Mleko zastępcze przygotowujemy zgodnie z zaleceniami producenta. Gotową zawiesinę lekko podgrzewamy, ale nie gotujemy. Możemy, na przykład włożyć butelkę z mlekiem do garnuszka z ciepłą wodą. Kiedy mleko będzie gotowe, kładziemy kociaka na brzuchu, delikatnie unosimy jego głowę i wkładamy smoczek do pyszczka. Wbrew pozorom nie jest to takie proste. Osesek może wypluwać smoczek, wić się i wiercić. Opanowanie umiejętności picia mleka z butelki zajmie mu trochę czasu, ale nie możemy dawać za wygraną. Pamiętajmy, by butelkę trzymać pod kątem 45 stopni, co zmniejszy ryzyko zachłyśnięcia lub połknięcia powietrza wraz z mlekiem. Po jedzeniu ocieramy pyszczek malucha wilgotną ściereczką.
Jak często karmić kocięta mlekiem zastępczym?
Kocięta w pierwszym tygodniu życia należy karmić co 2 godziny w ciągu dnia i co 3-4 godziny w nocy.
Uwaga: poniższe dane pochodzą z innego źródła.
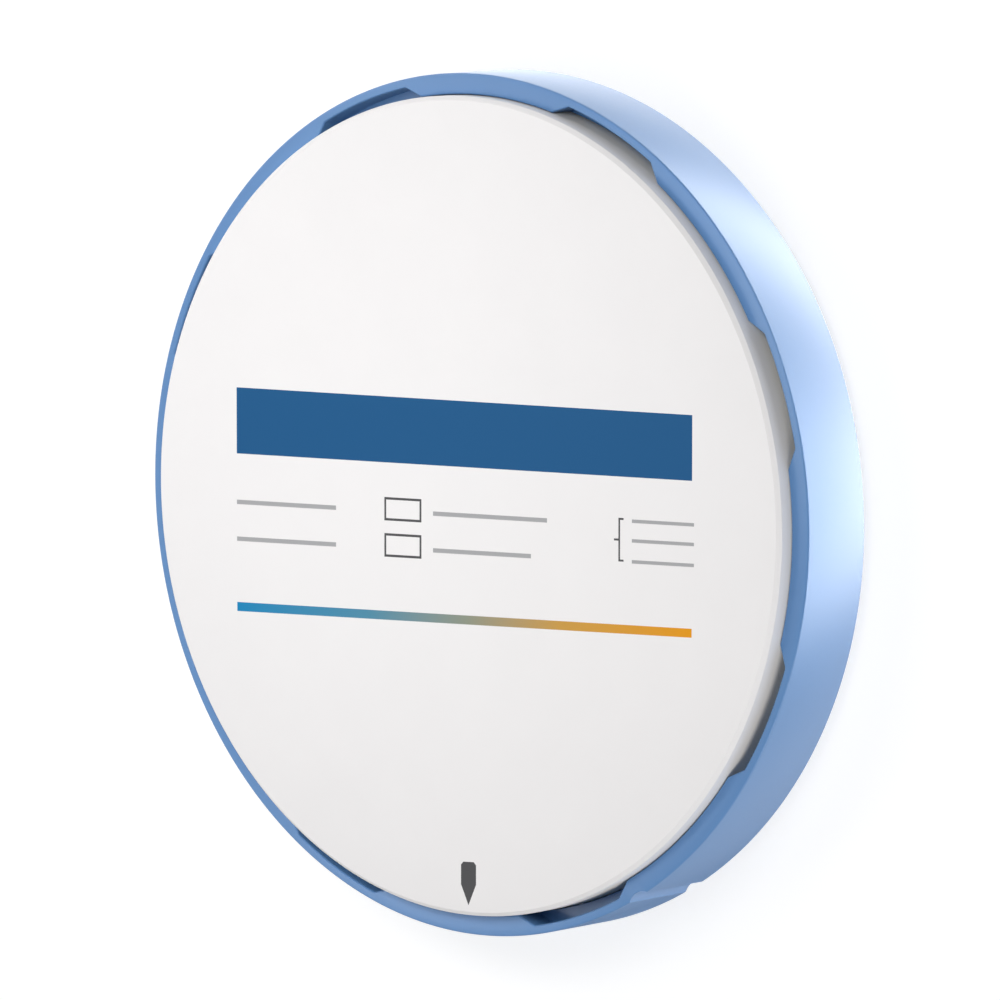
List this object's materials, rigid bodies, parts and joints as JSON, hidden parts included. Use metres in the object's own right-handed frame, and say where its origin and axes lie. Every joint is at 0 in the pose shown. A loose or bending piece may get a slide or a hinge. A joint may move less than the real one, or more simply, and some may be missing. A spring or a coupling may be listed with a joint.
{
  "type": "dental milling disc",
  "caption": "Round ceramic milling blank with bevelled faces, held in a moulded plastic ring that has pockets along its bore and a shallow groove across its rim.",
  "frame": {"origin": "centre of the blank's back face, which lies on the floor", "axes": "+Z along the disc's axis, out of the printed face; +X along the printed band, to its right"},
  "size_m": [0.0984, 0.0984, 0.014],
  "materials": {
    "zirconia": "matt, chalky pre-sintered ceramic with a printed face",
    "ring_plastic": "satin moulded plastic"
  },
  "bodies": {
    "root": {"zirconia_blank": "zirconia", "holder_ring": "ring_plastic"}
  },
  "joints": []
}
Od drugiego tygodnia możemy stopniowo wydłużać te przerwy do 3-4 godzin w dzień i 5 nocą. Moment karmienia trudno przegapić, bo głodne maleństwa głośno piszczą i miauczą. Na szczęście starsze kocięta, około 3-4 tygodnia życia zwykle przesypiają już całą noc. Wtedy też możemy powoli wprowadzać pokarmy stałe do ich diety. Najlepiej zacząć od porządnej karmy mokrej, która nie podrażni ich delikatnego brzucha.
Co jeszcze jest ważne?
Po każdym posiłku powinniśmy także wymasować brzuch i okolice odbytu kociąt. Musimy pamiętać, że oseski nie potrafią wypróżniać się bez pomocy matki. W normalnych warunkach kocica liże kocięta, by w ten sposób pobudzić ich trawienie oraz pracę jelit. Opiekując się oseskiem musimy wciąć na siebie i ten obowiązek. Potrzebny będzie nam wilgotny ręcznik oraz wacik. Z ich pomocą masujemy brzuch kociaka kolistymi ruchami, a okolice odbytu lekko pocieramy nawilżonym wacikiem. To powinno sprowokować kocię do wypróżnienia. Naukę korzystania z kuwety możemy rozpocząć około 3-4 tygodnia życia.